И я ее отпустил, хотя этого не следовало делать. Я бросился на кровать, как был в одежде, и в ту же секунду заснул, а утром, когда проснулся и обнаружил, что Марии нет, не очень-то удивился. На столе лежала записка: «Я должна идти той дорогой, которой должна идти». Она дожила почти до двадцати пяти и могла бы придумать что-нибудь получше. Я на нее не обиделся, но все же мне показалось, что этого маловато. Я тут же сел за стол и написал ей длинное письмо, после завтрака я снова сел писать, я писал ей ежедневно и посылал свои письма в Бонн на адрес Фредебейля, но она мне так и не ответила.
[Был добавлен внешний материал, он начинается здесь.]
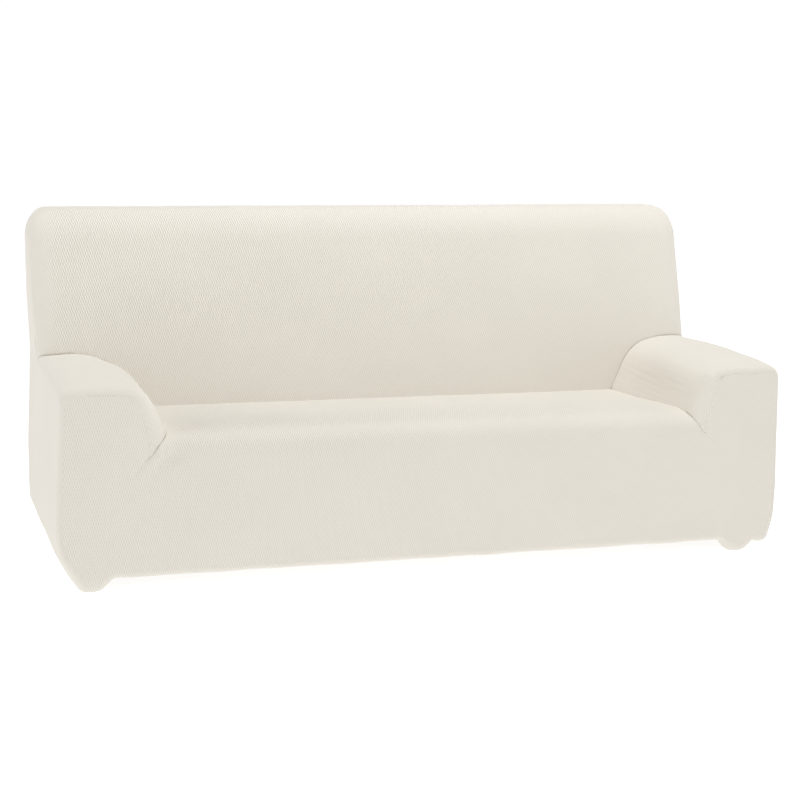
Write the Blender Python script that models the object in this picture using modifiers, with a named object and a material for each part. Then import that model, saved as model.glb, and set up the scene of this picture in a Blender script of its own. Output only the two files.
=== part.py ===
"""Stretch slipcover for a three-seat sofa: seven cloth panels, hollow and open underneath."""
import math

import bmesh
import bpy

# All lengths are in metres. The sizes are laid out from the middle of the front edge at the level
# of the floor (x to the right, y to the rear, z up). The empty "sofa_top" then moves the whole
# cover, so that its origin is the middle of the underside of the top of the back.

SHEET = 0.002               # thickness of the stretch knit
GAP = 0.0008                # between two panels along a seam
END_GAP = 0.003             # where the crest of an arm runs into the rolled end of the back

# overall form
DEPTH = 0.95
TOP_Z = 0.966               # top of the back
HEM_Z = 0.042               # lower edge of the cover
HEM_TURN = 0.060            # how far the hem is drawn in under the sofa
HEM_ROLL = 0.018            # radius of the fold at the lower edge
HEM_CORNER = 0.006          # least radius of the drawn-in edge at a corner
TUCK = 0.020                # how far a panel runs on behind the one that meets it in a crease

# half width of the cover at each height
SIDE_WIDTH = (
    # z, half width
    (0.00, 1.056),
    (0.10, 1.060),
    (0.22, 1.061),
    (0.35, 1.056),
    (0.53, 1.049),
    (0.70, 1.056),
    (0.88, 1.058),
    (1.00, 1.054),
)

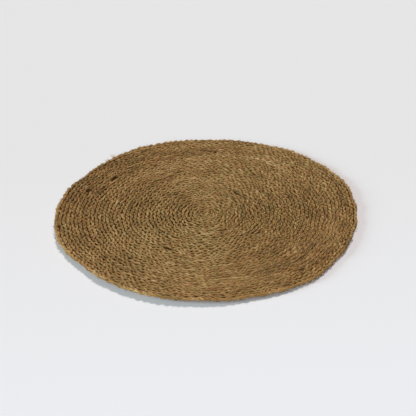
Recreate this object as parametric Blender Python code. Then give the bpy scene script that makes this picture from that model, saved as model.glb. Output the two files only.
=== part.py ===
"""A round table mat: one long plait of grass fibre, wound in a flat spiral and sewn edge to edge.

The whole mat is one piece. Its top has one low ridge for each round of the plait, its rim is as
uneven as hand winding leaves it, and its front left side has curled up a little off the table.
Metres, +Z up. The photograph looks along +Y and down, so -Y is the front.
"""

import bmesh
import bpy
import numpy as np

# Driving sizes, in metres and degrees
PLAIT_WIDTH = 0.004875  # one round of the plait, so the step from one turn of the spiral to the next
TURNS = 39.0  # turns that the plait makes round its small first loop
CREST_HEIGHT = 0.0048  # top of a round above the table
SEAM_HEIGHT = 0.0038  # valley between two rounds, where they are sewn together
RIM_HEIGHT = 0.0024  # height at which the outer round reaches furthest out
RIM_TUCK = 0.0012  # how far the outer round draws in again down to the table
TAIL_TIP = 132.0  # direction in which the plait ends, anticlockwise from +X
TAIL_LENGTH = 16.0  # angle over which its last bit thins out to nothing

# The curled side: where it points, how far from the centre it starts, and its rise at the rim
CURL_DIRECTION = 232.0
CURL_START = 0.1
CURL_RISE = 0.0035

# Bulges (out) and hollows (in) of the rim: their direction, their spread, and how far they reach
RIM_COLUMNS = ("direction", "spread", "out")
RIM_UNEVENNESS = (
    (20, 8, 0.0007),
    (82, 22, -0.0015),
    (122, 18, 0.0035),
    (159, 10, 0.0016),
    (185, 22, 0.0013),
    (216, 15, -0.0027),
    (235, 8, -0.0006),
    (274, 10, -0.0007),
    (307, 13, 0.0028),
    (324, 7, -0.0012),
    (347, 24, -0.0043),
)
UNEVENNESS_FADE = 5  # power of the radius by which the inner rounds stay truly round

# How finely the surface is divided
RAYS = 45  # points in one turn
STRIPS = 3  # strips across one round, which give its ridge a flat crest
UNDERSIDE_RINGS = (0.86, 0.72, 0.58, 0.44, 0.3, 0.15)  # shares of the radius

FIBRE_COLOUR = (0.216, 0.127, 0.051, 1.0)
FIBRE_ROUGHNESS = 0.85
SHARP_ANGLE = 50.0  # edges that turn by more than this are shaded sharp

STEPS = round(TURNS * RAYS)  # steps along the whole spiral
RIM_START = STEPS - RAYS  # the last turn from here on is the rim
MEAN_RADIUS = PLAIT_WIDTH * TURNS


def clear_scene():
    for old in list(bpy.data.objects):
        bpy.data.objects.remove(old, do_unlink=True)


def ray_angle(step):
    """Direction of a step of the spiral, which winds outwards anticlockwise and ends at the tail's tip."""
    return np.radians(TAIL_TIP) + 2 * np.pi * (np.asarray(step) - STEPS) / RAYS


def rim_bulge(angle):
    """How far the rim stands out of its spiral in one direction: a sum of soft bumps."""
    total = np.zeros_like(angle)
    for row in RIM_UNEVENNESS:
        bump = dict(zip(RIM_COLUMNS, row))
        away = (angle - np.radians(bump["direction"]) + np.pi) % (2 * np.pi) - np.pi
        total = total + bump["out"] * np.exp(-((away / np.radians(bump["spread"])) ** 2))
    return total


def seam_radius(step):
    """Radius of the seam outside each step: half a plait at the start, then one plait more each turn.

    Over the tail the last turn falls back by one plait, so that it ends in the turn before it.
    """
    turn = np.asarray(step, float) / RAYS
    tail_turns = TAIL_LENGTH / 360
    into_tail = np.clip((turn - (TURNS - tail_turns)) / tail_turns, 0, 1)
    even = PLAIT_WIDTH * (turn + 0.5 - into_tail)
    return even + rim_bulge(ray_angle(step)) * (even / MEAN_RADIUS) ** UNEVENNESS_FADE


def on_ray(step, radius, height):
    angle = ray_angle(step)
    return np.stack([radius * np.cos(angle), radius * np.sin(angle), height + 0 * angle], axis=-1)


def curl(points):
    """Lifts the points of the curled side, the more the further they are from where it starts."""
    direction = np.radians(CURL_DIRECTION)
    reach = (points[:, 0] * np.cos(direction) + points[:, 1] * np.sin(direction)) / MEAN_RADIUS
    share = np.clip((reach - CURL_START) / (1 - CURL_START), 0, None)
    return points + np.outer(CURL_RISE * share**2, (0, 0, 1))


def top_points():
    """Seam points in order along the spiral, then the crest points of each round, then the first loop's."""
    steps = np.arange(STEPS)
    seam_height = np.where(steps < RIM_START, SEAM_HEIGHT, RIM_HEIGHT)
    seams = on_ray(steps, seam_radius(steps), seam_height)
    inner = np.arange(RIM_START)
    crests = []
    for strip in range(1, STRIPS):
        share = strip / STRIPS
        radius = (1 - share) * seam_radius(inner) + share * seam_radius(inner + RAYS)
        crests.append(on_ray(inner, radius, CREST_HEIGHT))
    first = np.arange(RAYS)
    loop = on_ray(first, seam_radius(first) / 2, CREST_HEIGHT)
    centre = np.array([[0, 0, SEAM_HEIGHT]])
    return np.concatenate([seams, *crests, loop, centre])


def top_index(step, strip):
    """Number of the point at one step and one strip of a round. At the tip the round has no width."""
    if step == RIM_START or strip == 0:
        return step
    if strip == STRIPS:
        outer = step + RAYS
        return outer if outer < STEPS else RIM_START
    return STEPS + (strip - 1) * RIM_START + step


def top_faces():
    """The rounds, each between its inner and its outer seam, and the small loop that they start from."""
    faces = []
    for step in range(RIM_START):
        for strip in range(STRIPS):
            corners = [
                top_index(step, strip),
                top_index(step, strip + 1),
                top_index(step + 1, strip + 1),
                top_index(step + 1, strip),
            ]
            faces.append(list(dict.fromkeys(corners)))
    loop = STEPS + (STRIPS - 1) * RIM_START
    centre = loop + RAYS
    for step in range(RAYS - 1):
        faces.append([centre, loop + step, loop + step + 1])
        faces.append([loop + step, step, step + 1, loop + step + 1])
    return faces + first_loop_closing(loop, centre)


def first_loop_closing(loop, centre):
    """The faces where the first loop meets the start of the plait, between its last ray and the first.

    The last ray has a crest point and a seam point. The first ray has those two and then the points
    of the first round. A fan from each point of the last ray joins the two.
    """
    last_crest, last_seam = loop + RAYS - 1, RAYS - 1
    first_ray = [loop] + [top_index(0, strip) for strip in range(STRIPS + 1)]
    change = 2  # the point of the first ray where one fan ends and the other starts
    faces = [[centre, last_crest, first_ray[0]]]
    faces += [[last_crest, first_ray[i + 1], first_ray[i]] for i in range(change)]
    faces += [[last_crest, last_seam, first_ray[change]]]
    faces += [[last_seam, first_ray[i + 1], first_ray[i]] for i in range(change, STRIPS + 1)]
    return faces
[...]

У Фредебейля долго не подходили к телефону; бесконечные гудки действовали мне на нервы; я представил себе, что жена Фредебейля спит, но вот звонок разбудил ее, затем она снова заснула и опять вскочила; мысленно я испытал все те муки, какие претерпела она от этого назойливого звона. Я уже собрался повесить трубку, но, поскольку мое положение можно было рассматривать как катастрофическое, решил звонить дальше. Если бы я поднял среди ночи самого Фредебейля, меня бы это ни капельки не огорчило; этот тип не заслуживает спокойного сна. Он болезненно честолюбив и, наверное, даже во сне не расстается с телефоном: вдруг приспичит позвонить или же вдруг ему самому позвонит какой-нибудь сановник из министерства, редактор газеты или крупная шишка из этих федеральных объединений католиков, а то из самой ХДС. Но его жену я люблю. Она была еще гимназисткой, когда он в первый раз привел ее в их католический кружок; ее поза и то, как она смотрела своими красивыми глазами на этих людей, болтавших на богословско-социологические темы, ранили меня в самое сердце. Видно было, что она куда охотней пошла бы на танцы или в кино. Зоммервильд, на квартире которого состоялось это сборище, все время спрашивал меня:
— Вам, должно быть, очень жарко, Шнир?
Я отвечал, что мне не жарко, хотя пот градом катился у меня по лбу и щекам. В конце концов, не выдержав этого переливания из пустого в порожнее, я вышел на зоммервильдский балкон. Девушка сама была виновницей их словоизвержения: вдруг она, совершенно невпопад — разговор шел о размерах и границах провинциализма — заявила, что у Бенна есть очень «неплохие рассказики». Фредебейль, чьей невестой она числилась, покраснел как рак, оттого что Кинкель бросил на него свой пресловутый выразительный взгляд, который обозначал: «Неужто ты все еще не вправил ей мозги?» После чего сам начал вправлять невесте Фредебейля мозги, используя в качестве хирургического инструмента весь «абендлянд». Бедная девушка была стерта в порошок; я разозлился на этого труса Фредебейля, который не вмешивался потому, что они с Кинкелем «единомышленники» — принадлежат к одному идеологическому направлению. Я давно потерял надежду понять, что это за направление: левое или правое; но как бы то ни было, у них есть свое направление, и Кинкель чувствовал себя морально обязанным обратить невесту Фредебейля на путь истинный. Зоммервильд также пальцем не пошевелил в ее защиту, хотя он представляет совсем другое направление, опять-таки не знаю какое. Если предположить, что Кинкель и Фредебейль — левые, то Зоммервильд — правый, а может, и наоборот. Мария тоже слегка побледнела, но ей импонируют интеллектуалы от этого я так и не смог ее отучить; интеллект Кинкеля импонировал также будущей госпоже Фредебейль: словесную обработку, которой ее подвергли, она сопровождала вздохами, на мой взгляд почти неприличными. Поистине, на бедняжку обрушился целый интеллектуальный смерч, в ход было пущено все от отцов церкви до Брехта, и, когда я, отдышавшись немного, пришел с балкона, они впали в состояние полной прострации и пили крюшон... и все это только потому, что бедная простушка похвалила «неплохие рассказики» Бенна.